The trouble with the syllogism in the above example is that two different viewpoints are being mixed. The major premise is comparing man to other animals in deciding that man is rational. If Socrates is a man then he is definitely rational compared to other animals. Trouble arises when the rationality of Socrates is compared with the rationality of other men.

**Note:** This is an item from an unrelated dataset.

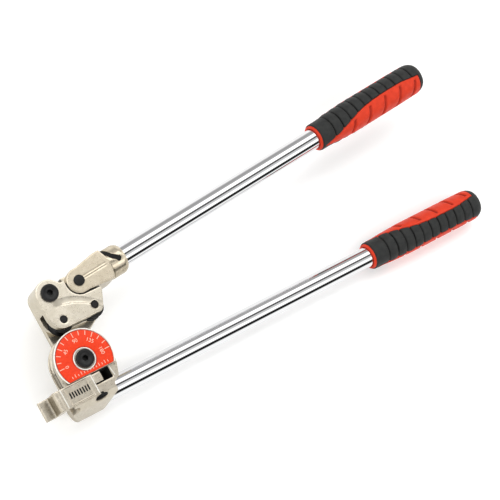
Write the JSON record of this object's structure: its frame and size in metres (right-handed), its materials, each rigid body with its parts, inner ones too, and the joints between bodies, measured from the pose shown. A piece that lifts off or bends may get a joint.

All this, like the many other items of the Organon, has its value: “Aristotle has discovered and formulated every canon of theoretical consistency, and every artifice of dialectical debate, with an industry and acuteness which cannot be too highly extolled; and his labors in this direction have perhaps contributed more than any other single writer to the intellectual stimulation of after ages.” But no man ever lived who could lift logic to a lofty strain: a guide to correct reasoning is as elevating as a manual of etiquette; we may use it, but it hardly spurs us to nobility. Not even the bravest philosopher would sing to a book of logic underneath the bough. One always feels towards logic as Virgil bade Dante feel towards those who had been damned because of their colorless neutrality: Non agionam di lor, maguarda e passa—“Let us think no more about them, but look once and pass on.” 

Aristotle’s logic assumes but does not explicitly insist on maintaining the consistency of the viewpoint or context.